True statisticians have to be insatiably thorough about recording and analyzing data. The more granular the information they have to analyze the wiser they’re able to be when making decisions based on it.  Advanced analytics were slow to break into the sports world. Everyone was happy to glean numbers that told one side of the story and rely on the instincts of scouts.  That is, until people like Billy Beane showed up and mopped up the floor with everyone, using the applied statistical analysis, cybermetrics, to put success in a different light.
These advancements have all been great for front office executives with millions of dollars in cutting edge resources and man-power, but what about aspiring athletes? They’ve been stuck improving traditional numbers like the 40 yard dash, which only make them look good on paper and don’t help them rack up important in-game stats.
Luckily, the success of wearable trackers like Fitbit, paved the way for athletic sensor technology that can do more than count steps. It’s a new day and advanced analytics are accessible to everyone. Only, information about useful sports analytics is still hard to come by. Below are game-play factors athletes can start recording and working on to improve their performance.

Top Performance: Acceleration

If you’re a running back trying to hit a hole, a defensive end bursting off the line, a base runner trying to beat the throw to second, or you’re leading the break after a steal you are using acceleration. Athletes rarely get the opportunity to gradually build up speed or run unimpeded in a straight line, so how quickly they can accelerate really affects their play. Johnny Manziel was an extremely successful, mobile quarterback in college, but he ran a less showy forty time.  If you delve deeper into the tape, though, you’ll see that for the first leg of his forty he kept up with most of the other burners.

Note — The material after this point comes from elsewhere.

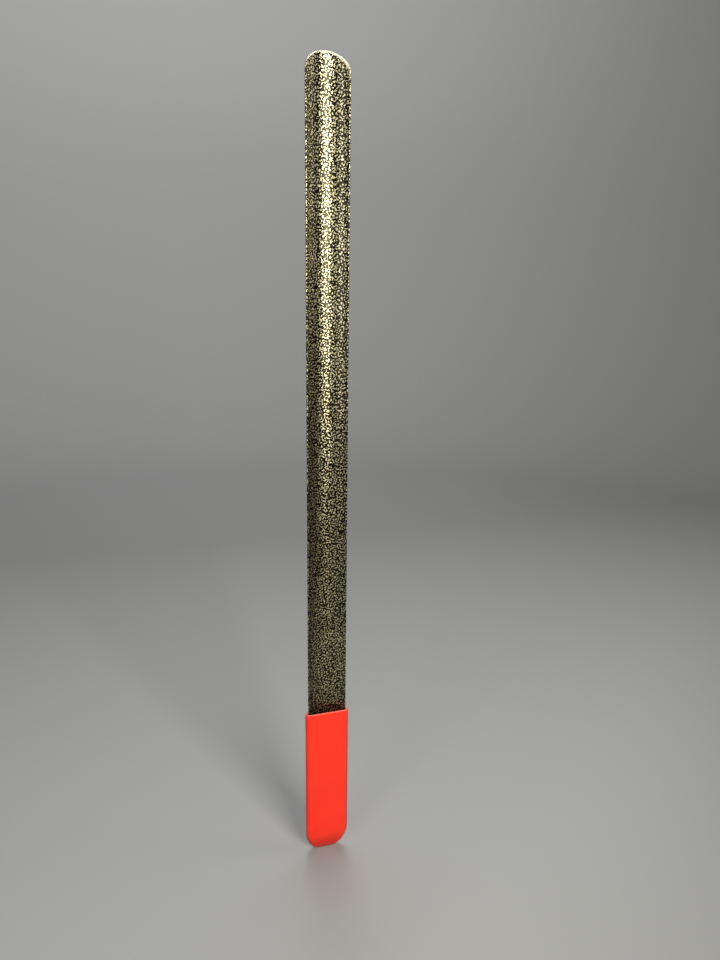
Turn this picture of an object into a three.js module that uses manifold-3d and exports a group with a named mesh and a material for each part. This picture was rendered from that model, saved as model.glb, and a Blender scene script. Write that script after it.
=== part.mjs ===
// A long-handled shoehorn: one trough-shaped steel blade, and the soft vinyl grip that slips over its
// handle end. Millimetres, +Z up. The shoehorn stands on the closed end of its grip. The blade's hollow side
// faces -Y, and the origin is at the middle of the object's box in X and Y, on the surface that it stands on.
import * as THREE from "three";
import { ConvexGeometry } from "three/addons/geometries/ConvexGeometry.js";
import { mergeVertices } from "three/addons/utils/BufferGeometryUtils.js";
import Module from "manifold-3d";

const OVERALL_LENGTH = 762; // 30 inches, from the grip's closed end to the blade's tip

const STRIP_WIDTH = 43; // the flat strip, before it is bent into a trough
const STRIP_THICKNESS = 1.5; // sheet steel with its powder coat
const BEND_RADIUS = 26; // the trough's radius, at the middle of the sheet
const TIP_HEIGHT = 16.8; // the tip is half an ellipse, this high and as wide as the blade
const HANDLE_CORNER_WIDTH = 14.5; // the handle end has a quarter ellipse at each side
const HANDLE_CORNER_HEIGHT = 26;

const GRIP_LENGTH = 165;
const GRIP_WALL = 2.1;
const GRIP_BASE_ROUND = 1.2; // the rounding between the grip's closed end and its sides
const FIT_GAP = 0.3; // between the blade and the grip, all round

const ARC_STEPS = 24; // flats that stand for the trough's bend, and for the tip's curve
const CORNER_STEPS = 8; // flats round a corner of the handle end
const ROUND_STEPS = 3; // flats round a small rounding
const CUT_MARGIN = 10; // how far a cutting shape runs past the solid that it cuts

const OUTER_RADIUS = BEND_RADIUS + STRIP_THICKNESS / 2;
const INNER_RADIUS = BEND_RADIUS - STRIP_THICKNESS / 2;
const HALF_BEND = STRIP_WIDTH / BEND_RADIUS / 2; // from the trough's middle to either edge, in radians
const HALF_CHORD = OUTER_RADIUS * Math.sin(HALF_BEND);
const SKIN = FIT_GAP + GRIP_WALL; // from the blade to the outside of the grip
const BLADE_BOTTOM = SKIN;

// The middle of the bend, placed so that the grip's front and back are equally far from the origin.
const FRONT_FROM_BEND = INNER_RADIUS * Math.cos(HALF_BEND) - SKIN;
const BACK_FROM_BEND = OUTER_RADIUS + SKIN;
const BEND_Y = -(FRONT_FROM_BEND + BACK_FROM_BEND) / 2;

const QUARTER = Math.PI / 2;

const wasm = await Module();
wasm.setup();

// three.js geometry to a manifold-3d solid.
function toSolid(geometry) {
  const bare = geometry.clone();
  bare.deleteAttribute("normal");
  bare.deleteAttribute("uv");
  const merged = mergeVertices(bare, 1e-4);
  const vertProperties = new Float32Array(merged.attributes.position.array);
  const triVerts = new Uint32Array(merged.index.array);
  return new wasm.Manifold(new wasm.Mesh({ numProp: 3, vertProperties, triVerts }));
}

// A manifold-3d solid to three.js geometry.
function toGeometry(solid) {
  const mesh = solid.getMesh();
  const geometry = new THREE.BufferGeometry();
  geometry.setAttribute("position", new THREE.BufferAttribute(new Float32Array(mesh.vertProperties), 3));
  geometry.setIndex(new THREE.BufferAttribute(new Uint32Array(mesh.triVerts), 1));
  geometry.computeVertexNormals();
  return geometry;
}

function extruded(shape, depth) {
  return new THREE.ExtrudeGeometry(shape, { depth, bevelEnabled: false, curveSegments: ARC_STEPS / 2 });
}

// The trough: the strip's bent section, drawn up over the blade's whole height.
function trough() {
  const section = new THREE.Shape();
  section.absarc(0, BEND_Y, OUTER_RADIUS, QUARTER - HALF_BEND, QUARTER + HALF_BEND, false);
  section.absarc(0, BEND_Y, INNER_RADIUS, QUARTER + HALF_BEND, QUARTER - HALF_BEND, true);
  const geometry = extruded(section, OVERALL_LENGTH - BLADE_BOTTOM);
  geometry.translate(0, 0, BLADE_BOTTOM);
  return toSolid(geometry);
}

// The blade's front view, drawn through its whole depth: a half ellipse at the tip, and at the handle end a
// short flat between two quarter ellipses.
function frontView() {
  const width = HANDLE_CORNER_WIDTH;
  const height = HANDLE_CORNER_HEIGHT;
  const side = HALF_CHORD - width;
  const foot = BLADE_BOTTOM + height;
  const outline = new THREE.Shape();
  outline.absellipse(-side, foot, width, height, 2 * QUARTER, 3 * QUARTER, false);
  outline.absellipse(side, foot, width, height, 3 * QUARTER, 4 * QUARTER, false);
  outline.absellipse(0, OVERALL_LENGTH - TIP_HEIGHT, HALF_CHORD, TIP_HEIGHT, 0, 2 * QUARTER, false);
  const depth = 2 * OUTER_RADIUS;
  const geometry = extruded(outline, depth);
  geometry.rotateX(QUARTER);
  geometry.translate(0, depth / 2, 0);
  return toSolid(geometry);
}

// The steel strip, bent to a trough from end to end.
function steelBlade() {
  return toGeometry(trough().intersect(frontView()));
}

// Points on a level of the grip: this far out from the blade where it is cut to the given half width, round
// its back and its two edges. The front, across the hollow, needs none, because it is straight.
function levelPoints(halfWidth, offset, z) {
  const points = [];
  const outerAngle = Math.asin(halfWidth / OUTER_RADIUS);
  const innerAngle = Math.min(HALF_BEND, Math.asin(halfWidth / INNER_RADIUS));
  function add(radius, angle, outward) {
    const x = radius * Math.cos(angle) + offset * Math.cos(outward);
    const y = BEND_Y + radius * Math.sin(angle) + offset * Math.sin(outward);
    points.push(new THREE.Vector3(x, y, z));
  }
  for (let i = 0; i <= ARC_STEPS; i += 1) {
    const angle = QUARTER + outerAngle * (2 * i / ARC_STEPS - 1);
    add(OUTER_RADIUS, angle, angle);
  }
  for (const side of [-1, 1]) {
    const outerEdge = QUARTER + side * outerAngle;
    const innerEdge = QUARTER + side * innerAngle;
    for (let i = 0; i <= ROUND_STEPS; i += 1) {
      const turn = side * QUARTER * i / ROUND_STEPS;
      add(OUTER_RADIUS, outerEdge, outerEdge + turn);
      add(INNER_RADIUS, innerEdge, QUARTER + side * QUARTER + turn);
    }
  }
  return points;
}

// A solid drawn tight round the blade's handle end, this far out from it. The soft sleeve stretches straight
// from edge to edge, so its shape is the convex one.
function tightSolid(offset, baseRound, top) {
  const points = [];
  const side = HALF_CHORD - HANDLE_CORNER_WIDTH;
  const bottom = BLADE_BOTTOM - offset;
  const foot = bottom + baseRound;
  for (let i = 0; i < ROUND_STEPS; i += 1) {
    const turn = QUARTER * i / ROUND_STEPS;
    const outward = offset - baseRound * (1 - Math.sin(turn));
    points.push(...levelPoints(side, outward, foot - baseRound * Math.cos(turn)));
  }
  for (let i = 0; i <= CORNER_STEPS; i += 1) {
    const turn = QUARTER * i / CORNER_STEPS;
    const halfWidth = side + HANDLE_CORNER_WIDTH * Math.sin(turn);
    const rise = BLADE_BOTTOM + HANDLE_CORNER_HEIGHT - foot;
    points.push(...levelPoints(halfWidth, offset, foot + rise * (1 - Math.cos(turn))));
  }
  points.push(...levelPoints(HALF_CHORD, offset, top));
  return toSolid(new ConvexGeometry(points));
}

// The vinyl grip: a blind pocket with an open mouth at the top. It lies on the blade's back and edges, and
// its flat front leaves the hollow behind it empty.
function vinylGrip() {
  const outside = tightSolid(SKIN, GRIP_BASE_ROUND, GRIP_LENGTH);
  const pocket = tightSolid(FIT_GAP, 0, GRIP_LENGTH + CUT_MARGIN);
  return toGeometry(outside.subtract(pocket));
}

const silverVeinCoat = new THREE.MeshStandardMaterial({ color: 0x5a5548, roughness: 0.38, metalness: 0.75 });
const redVinyl = new THREE.MeshStandardMaterial({ color: 0xe8301f, roughness: 0.45, metalness: 0 });

function namedMesh(name, geometry, material) {
  const mesh = new THREE.Mesh(geometry, material);
  mesh.name = name;
  return mesh;
}

const shoehorn = new THREE.Group();
shoehorn.name = "long_shoehorn";
shoehorn.add(namedMesh("steel_blade", steelBlade(), silverVeinCoat));
shoehorn.add(namedMesh("vinyl_grip", vinylGrip(), redVinyl));

export default shoehorn;
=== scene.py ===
import math

import bmesh
import bpy
from mathutils import Matrix, Vector, noise


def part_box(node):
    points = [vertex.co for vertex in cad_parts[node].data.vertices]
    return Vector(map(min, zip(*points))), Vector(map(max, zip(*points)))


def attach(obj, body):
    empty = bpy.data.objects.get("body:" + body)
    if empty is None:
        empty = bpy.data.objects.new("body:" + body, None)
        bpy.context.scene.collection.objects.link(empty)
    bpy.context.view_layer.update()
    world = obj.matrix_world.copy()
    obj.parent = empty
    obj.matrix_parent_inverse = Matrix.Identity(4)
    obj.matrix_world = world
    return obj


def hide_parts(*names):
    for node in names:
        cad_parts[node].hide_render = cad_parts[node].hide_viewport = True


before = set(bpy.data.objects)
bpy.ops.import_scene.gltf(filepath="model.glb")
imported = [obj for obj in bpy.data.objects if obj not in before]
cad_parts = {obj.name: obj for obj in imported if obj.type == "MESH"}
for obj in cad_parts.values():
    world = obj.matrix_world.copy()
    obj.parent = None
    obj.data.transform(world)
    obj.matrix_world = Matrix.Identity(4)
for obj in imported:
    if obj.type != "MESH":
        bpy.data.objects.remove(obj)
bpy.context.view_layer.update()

# Every length is in metres, in the record's frame: +Z up, and the blade's hollow side facing -Y.
MM = 0.001

# The blade: a strip bent to a trough, as the CAD has it.
STRIP_THICKNESS = 1.5 * MM
BEND_RADIUS = 26 * MM
TIP_HEIGHT = 16.8 * MM  # the tip is half an ellipse, as wide as the blade
CORNER_WIDTH = 14.5 * MM  # the handle end has a quarter ellipse at each side
CORNER_HEIGHT = 26 * MM
EDGE_ROUND = 0.7 * MM  # what deburring and the coat leave on the strip's edges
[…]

Top Performance: Vertical Leap

Catching line-drives, breaking up passes, snagging rebounds all depend on vertical leap.  This isn’t a new measurement, but it’s one that’s rarely tracked. Athletes obliterate their calves on leg days, run in funky, front heavy shoes and do God knows what else to improve their vert, but do they actually ever know what’s working or if their numbers are even going in the right direction?  We see the on-field and on-court results when Odell Beckham reels in a one-handed catch or Russell Westbrook skies up for a dunk, but we don’t see all the training and resources that nurture those skills.

Top Performance: Speed

I’m not talking about overall speed, I’m talking about game-play speed. What’s the thing we hear athletes struggling with when they get to the pro-level? The speed of the game. Whether it’s the pitches being thrown to you, competition trying to beat you to a rebound or beat you to your spot all aspects of sports only get faster. Which is why athletes need to keep increasing factors like bat speed, jump speed, sprint speed and even rotation speed.

Top Performance: Efficiency

Something that makes improving so hard is we often have to change something we’ve excelled at for most of our lives because we’re doing it wrong.  This can include how we swing a bat, throw or run. In order to improve the factors mentioned above, sometimes we need tighten up mechanics to use our bodies more economically. While some of these, like swing efficiency, are easier to track than others, typically peripheral analytics like acceleration will tell you when you’re being inefficient. Improving mechanics early can take you to the next level or put you in a position to succeed when you get there. You don’t want to learn to throw after being a first round draft pick like Tim Tebow do you?